Thursday, June 1, 2017

keeping silence on the internet

St Ambrose talks to us about keeping silent today in A Year with the Church Fathers.

He says that we should simply remain silent if someone is abusive to us or if they attack us verbally. This is pretty good advice in the year 2017.

We're all really connected today. I mean, there are some who haven't joined the connection, but they're probably not reading this. So YOU, dear reader, are one of the connected. And being so close to other people all of the time, in the small world that technology is making smaller every day, causes us to reexamine our rules of civility, etiquette, and even morals when it comes to communication.

In years past, if there was someone you didn't care for especially, you could simply avoid them. But today, you're probably forced to interact with them from time to time, unless you can block them in the virtual world. And that's hard to do.

So how do we respond to people online? I've found, to my surprise, that when I treat people with respect and maintain their dignity when I reply to them, even if I strongly disagree with them, things usually end up better than I expect.
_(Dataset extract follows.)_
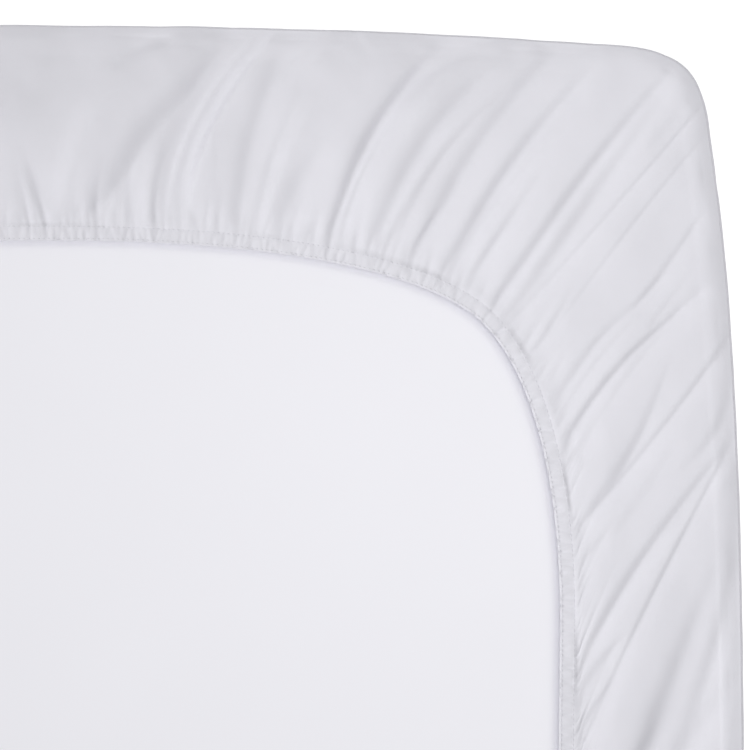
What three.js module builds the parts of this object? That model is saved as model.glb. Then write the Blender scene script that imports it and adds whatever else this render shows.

There have been numerous times that I've been on the verge of blocking a stranger who is arguing with me on Facebook, when suddenly they "like" my comment and send me a friend request. It's almost a little frustrating, because sometimes it's satisfying to argue with people and win, right? But it's far better, I've noticed, to make friends and share love than to "be right" all the time.

So maybe we can take St Ambrose's advice into the modern world. Maybe we can hold our tongues (or our fingers) when people say rude things to us. Maybe we can win them over as friends even despite ourselves. Maybe we can make the world a better place, one keystroke at a time.

God, thank You for teaching us timeless truths that we can apply even in our hyperconnected digital age.